Published online by Cambridge University Press: 05 June 2012
In the recent literature on gender differences in language use, the results of empirical research have not always formed a consistent or coherent view (Philips 1980). But one area of relative coherence has been the dialectological research in various European languages. In socialdialectological research on American English, gender differences have been evident for some time (Fischer 1958), and research based on Labovian methods (Labov 1972b) has consistently shown systematic contextual variation in the differences between men's and women's speech. In his study of New York speech (1972b), Labov found men used higher frequencies of so-called stigmatized phonological variants than women. Both men and women used higher frequencies of stigmatized variants in the parts of the sociological questionnaire Labov viewed as involving less self-monitoring of speech, and hence as less formal (e.g., stories about dangerous situations).
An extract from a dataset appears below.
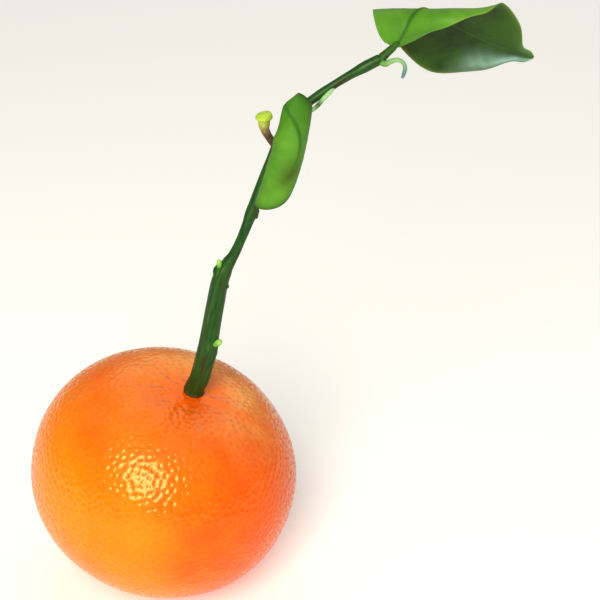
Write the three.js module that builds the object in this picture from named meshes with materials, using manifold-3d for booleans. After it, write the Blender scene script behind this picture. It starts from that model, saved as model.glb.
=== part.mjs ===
// A clementine picked with its leafy twig. One round fruit stands on a small flat spot, and its green calyx
// holds the twig. The twig carries two curled leaves, the stalk of a flower that set no fruit, two sleeping
// buds and the withered tip of the shoot.
// Millimetres, +Z up. The origin is the centre of the flat spot that the fruit rests on. -Y is the front.
import * as THREE from "three";
import { mergeVertices } from "three/addons/utils/BufferGeometryUtils.js";
import Module from "manifold-3d";

const wasm = await Module();
wasm.setup();

const degrees = THREE.MathUtils.degToRad;
const point = (xyz) => new THREE.Vector3(...xyz);

const GAP = 0.25; // between pieces that touch

// The fruit
const FRUIT_RADIUS = 29; // centre to equator
const FRUIT_CROWN = 24.9; // centre to stem end, before the hollow that the calyx sits in
const FRUIT_BASE = 25.0; // centre to blossom end
const FRUIT_SQUARENESS = 2.16; // 2 is an ellipse
const FRUIT_LEAN_RIGHT = degrees(16.1);
const FRUIT_LEAN_FRONT = degrees(7);
const STEM_HOLLOW_DEPTH = 2.1;
const STEM_HOLLOW_RADIUS = 8.5;
const SEAT_RADIUS = 2.9; // flat floor of the hollow, under the calyx
const SKIN_UNEVENNESS = [0.008, 0.005]; // share of the radius, two and three times round the equator
const PUCKERS = 9; // one furrow over the wall between two segments
const PUCKER_DEPTH = 0.2;
const PUCKER_REACH = 4; // from the seat to where the furrows are deepest
const BLOSSOM_HOLLOW_DEPTH = 0.9;
const BLOSSOM_HOLLOW_RADIUS = 5;
const REST_FLAT = 0.75; // how far the fruit has flattened where it rests
const FRUIT_RINGS = 44;
const RING_CROWDING = 0.07; // of the rings towards the two ends
const FRUIT_SIDES = 72;

// The calyx, a low disc with five blunt lobes
const CALYX_RADIUS = 2.15;
const CALYX_LOBE = 0.15;
const CALYX_LOBES = 5;
const CALYX_THICKNESS = 0.9;
const CALYX_SIDES = 50;
const CALYX_OFFSET = [0.95, 0.4]; // of its middle from the middle of the hollow
// Its section: a share of the radius, and a share of the thickness
const CALYX_SECTION = [
  [0.5, 0],
  [0.9, 0],
  [1, 0.3],
  [0.92, 0.8],
  [0.8, 1],
  [0.5, 1],
];

// The twig: its centreline above the calyx, and its radius at each of those points. It is thick up to the
// shoulder where an older shoot ended, and thin above it.
const TWIG_LINE = [
  [4.9, -1.9, 50.3],
  [5.9, -2.4, 53.8],
  [6.7, -2.9, 57.3],
  [7.3, -3.1, 60.1],
  [8.2, -3.4, 65.1],
  [9.1, -3.7, 69.8],
  [9.8, -3.8, 73.3],
  [10.6, -3.8, 75.8],
  [11.7, -3.7, 78.0],
  [13.0, -3.6, 80.1],
  [14.3, -3.3, 82.9],
  [15.5, -3.0, 85.8],
  [16.5, -2.7, 88.6],
  [17.4, -2.4, 91.3],
  [18.7, -1.9, 94.9],
  [20.2, -1.4, 98.6],
  [22.0, -0.8, 102.6],
  [24.3, 0.0, 106.7],
  [27.0, 0.8, 109.6],
  [30.1, 1.5, 111.8],
  [33.0, 2.2, 113.6],
  [35.8, 2.7, 115.2],
  [38.9, 3.2, 116.8],
  [41.6, 3.6, 118.1],
];
const TWIG_RADII = [
  2.1, 2.1, 2.05, 2.0, 1.9, 1.85, 1.8, 1.7, 1.35, 1.05, 0.95, 1.02, 1.2, 1.05, 0.95, 0.95, 1.12, 0.95, 0.85,
  0.9, 0.8, 0.85, 1.1, 1.05,
];
const TWIG_FOOT_RADIUS = 2.1;
const TWIG_SIDES = 12;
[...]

And because men used more stigmatized variants in all aspects of the sociolinguistic interview, their speech was accordingly characterized as more informal.
In studies outside the United States that closely followed Labov's method, a similar pattern has been found. Thus in Great Britain (Trudgill 1974), Quebec (Sankoff 1974), Panama (Cedergren 1972), and Costa Rica (Berk-Seligson 1978), men use stigmatized phonological variants more frequently than women, and are more like working-class than middle-class speakers in this respect.